渋谷へ足しげく通う今日この頃…
2012年 06月 17日真顔の討論で爆笑させるのは彼にのみできる神業です。そのウディ・アレンがアカデミー賞の脚本賞を受賞した作品、「ミッドナイト・イン・パリ」を鑑賞してきました。

「アカデミー賞をとったのは良い驚きだったけど、自分の人生を変えることはないよ。現に今だって風邪ひいちゃってるしさ。」
ふふふ。笑えます。
この映画、大変ユーモアにあふれ、久しぶりに気持ちの良い映画を見た、という印象。映画終了後、なんだか拍手をしてしまった私。他にもパラパラ拍手が聞こえました。楽しくて悲しいことなんて少しもないのに、涙が出てしまう静かな感情の昂りってありますよね。この映画はまさにそんな感じ。
この映画によって、ベル・エポックのパリも、ルネサンスも、バロックも、ルイ王朝時代も、そして現在(いま)も、いつだって素晴らしい時代なのだと感じることができる精神の余裕と感受性の豊かさを常に持ち続けていないと損しちゃう!というアイディアを頂きました。
アホらしいほど洒落た映画です。この映画の脚本には正確さや精密さなんて全くありません。でも「そんなのどーでもいー!」と思わせる魔法がかかっているのだと思いました。
鑑賞後、恋をしているようなふわっとした感覚が続く素敵な映画。皆様もお時間がありましたら是非。渋谷Bunkamuraのル・シネマ他で上映中です。
あ~、やっぱりパリって魔法がかかっている街なんだな~。
同じくBunkamuraの地下にある美術館で「レオナルド・ダ・ヴィンチ~美の理想~」というエキスポジションをしていたのでフラリと立ち寄りました。

「ほつれ髪の女に初めて会える」です。素晴らしいキャッチ。まるで昔から会いたくて会いたくて、それでも会えるわけなくて、それが今日やっと叶う!的な。
ワクワクすることもあまりなく終了。アモナヴィー(私の意見)よ、アモナヴィー。一番興味深かったのは最後にある「レオナルド・ダ・ヴィンチの生涯」という9分のヴィデオ。映っている風景やストーリーに全く関係ない音楽を挿入していると感じさせることが続き、それがものすごく驚きました。例えばフィレンツェの景色とウィンナーワルツの組み合わせのような。感覚で選曲といった大胆さ。
ウディ・アレンの「それについては言及したら野暮!これはユーモアなんだから。」といった非常に洒落た目隠しと、そのヴィデオの「え、なんで今それ流しちゃうの?」というフィット感の無さは、後者に意図があったとしてもその効果は雲泥の差だなと思いました。
ゴッホ終焉の地、オーベル・シュル・オワーズにあるゴッホが最期を迎えた宿屋で見るヴィデオの素晴らしさ(ゴッホがテオに宛てた手紙の映像とシュトラウスの「Beim schlafen gehen」や「Morgen!」の挿入)を思い出しながら、渋谷の雑踏を歩きました。
そして、デ・ゼッサントのように昼夜逆転の生活をしているこの私がナント、これまた渋谷の映画館へモーニングショーを観に行って参りました。「メゾン~ある娼館の記憶~」というフランス映画です。
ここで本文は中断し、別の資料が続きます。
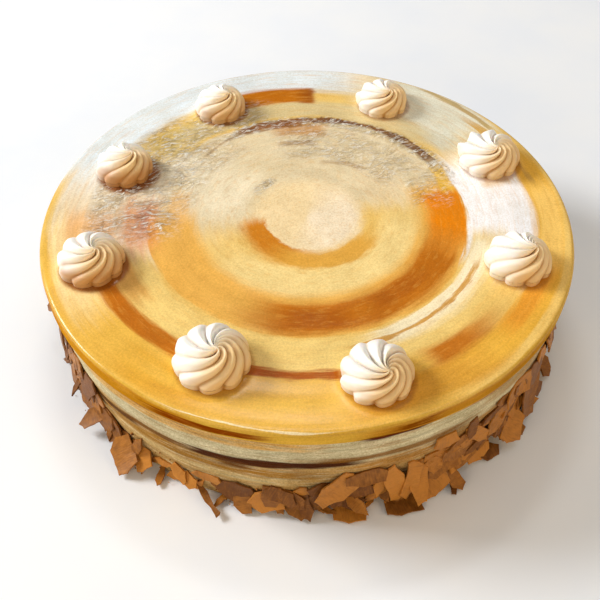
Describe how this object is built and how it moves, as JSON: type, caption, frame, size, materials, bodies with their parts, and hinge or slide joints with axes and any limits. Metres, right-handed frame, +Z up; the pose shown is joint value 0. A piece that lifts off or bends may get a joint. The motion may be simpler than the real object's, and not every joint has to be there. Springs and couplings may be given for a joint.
{
  "type": "mocha cake",
  "caption": "Round marbled caramel-glazed mocha cake with piped cream swirls near the rim and a collar of chocolate flakes at the foot.",
  "frame": {"origin": "centre of the cake's round underside, on the surface it stands on", "axes": "+Z up along the cake's axis, -Y towards the side shown as the front, +X to its right"},
  "size_m": [0.2624, 0.2588, 0.0814],
  "materials": {
    "marbled_glaze": "glossy caramel and cream glaze, marbled",
    "piped_cream": "soft ivory piped cream"
  },
  "bodies": {
    "root": {"cake": "marbled_glaze", "rosette_1": "piped_cream", "rosette_2": "piped_cream", "rosette_3": "piped_cream", "rosette_4": "piped_cream", "rosette_5": "piped_cream", "rosette_6": "piped_cream", "rosette_7": "piped_cream", "rosette_8": "piped_cream"}
  },
  "joints": []
}
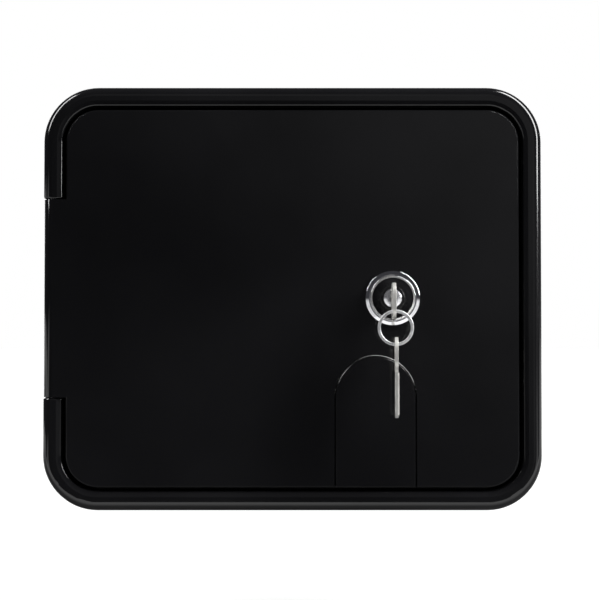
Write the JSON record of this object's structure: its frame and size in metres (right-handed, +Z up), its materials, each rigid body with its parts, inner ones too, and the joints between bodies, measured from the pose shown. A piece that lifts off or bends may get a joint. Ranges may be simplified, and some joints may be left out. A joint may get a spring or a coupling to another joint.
{
  "type": "power cord hatch",
  "caption": "Lockable wall hatch for a caravan's power cord: a round-cornered black frame, a side-hinged door with an arched cord flap, a cam lock, and keys on a split ring.",
  "frame": {"origin": "middle of the rectangle of four mounting screw holes, on the plane of the wall that the frame's back lies on", "axes": "+X to the right as seen from the front, +Y into the wall, +Z up"},
  "size_m": [0.222, 0.0557, 0.1886],
  "materials": {
    "black_shell": "gloss",
    "seal_foam": "matte",
    "lock_black": "gloss",
    "lock_chrome": "polished",
    "plug_chrome": "polished",
    "zinc_steel": "satin",
    "pin_steel": "satin",
    "key_brass": "satin",
    "key_nickel": "satin",
    "ring_steel": "polished"
  },
  "bodies": {
    "frame": {"frame": "black_shell", "hinge_pin": "pin_steel"},
    "door": {"door": "black_shell", "door_seal": "seal_foam", "lock_bezel": "lock_chrome", "lock_housing": "lock_black", "lock_washer": "zinc_steel", "lock_nut": "zinc_steel"},
    "flap": {"cord_flap": "black_shell"},
    "plug": {"lock_plug": "plug_chrome", "lock_wafers": "key_brass", "stop_washer": "zinc_steel", "lock_cam": "zinc_steel", "cam_washer": "zinc_steel", "cam_screw": "zinc_steel"},
    "key": {"key_inserted": "key_nickel"},
    "ring": {"split_ring": "ring_steel"},
    "spare_key": {"key_spare": "key_nickel"}
  },
  "joints": [
    {"name": "door_hinge", "type": "hinge", "parent": "frame", "child": "door", "pos_m": [-0.1066, -0.00785, 0], "axis": [0, 0, -1], "range_deg": [0, 170]},
    {"name": "flap_hinge", "type": "hinge", "parent": "door", "child": "flap", "pos_m": [0.03685, -0.0098, -0.0417], "axis": [-1, 0, 0], "range_deg": [0, 34]},
    {"name": "lock_turn", "type": "hinge", "parent": "door", "child": "plug", "pos_m": [0.0445, -0.012, 0], "axis": [0, -1, 0], "range_deg": [-90, 0]},
    {"name": "key_slide", "type": "slide", "parent": "plug", "child": "key", "axis": [0, -1, 0], "range_m": [0, 0.022]},
    {"name": "ring_swing", "type": "hinge", "parent": "key", "child": "ring", "pos_m": [0.0451, -0.02495, -0.00605], "axis": [-1, 0, 0], "range_deg": [-4, 60]},
    {"name": "spare_key_swing", "type": "hinge", "parent": "ring", "child": "spare_key", "pos_m": [0.0451, -0.02495, -0.02055], "axis": [-1, 0, 0], "range_deg": [-8, 60]}
  ]
}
ちなみに、日本版のチラシには「観る者全てを虜にする、極上の官能の世界」と書いてあります。これはいかがなものでしょうね。「官能」の裏を描いた映画ですから、印象として「官能」はありませんでした。アモナヴィーよ、アモナヴィー。もっと深い映画だし、もっと傷つけられる映画だと思います。そこに真実がある、といったような。いつだって「真実」を見るには恐怖が伴うものです。時代の流れと共に変容して生きていかざるを得ない女性の儚さや悲惨な運命のようなものを眼前につきつけられるような映画です。

「吉原炎上」を見た時の感覚と全く同じ印象。

華やかで眩しいほどに美しい世界と人間の欲望渦巻く暗黒の世界は表裏一体。西も東も変わらないのだと思いました。そして犠牲になるのは女性ばかり。時代のせいにしてしまえばよいのでしょうかねぇ。まったく何なんでしょう。
映画は全体的に美しい映像に溢れています。こんなマネの絵のような場面も。

精神的に傷つけられ、鬱々とした気分になるけれど、見なければいけなかった映画だったと思います。建築や内装やコスチュームや装飾品のスタイルなども相当勉強になります。ヨーロッパ風俗文化の歴史を学ぶ映画としてはオススメです。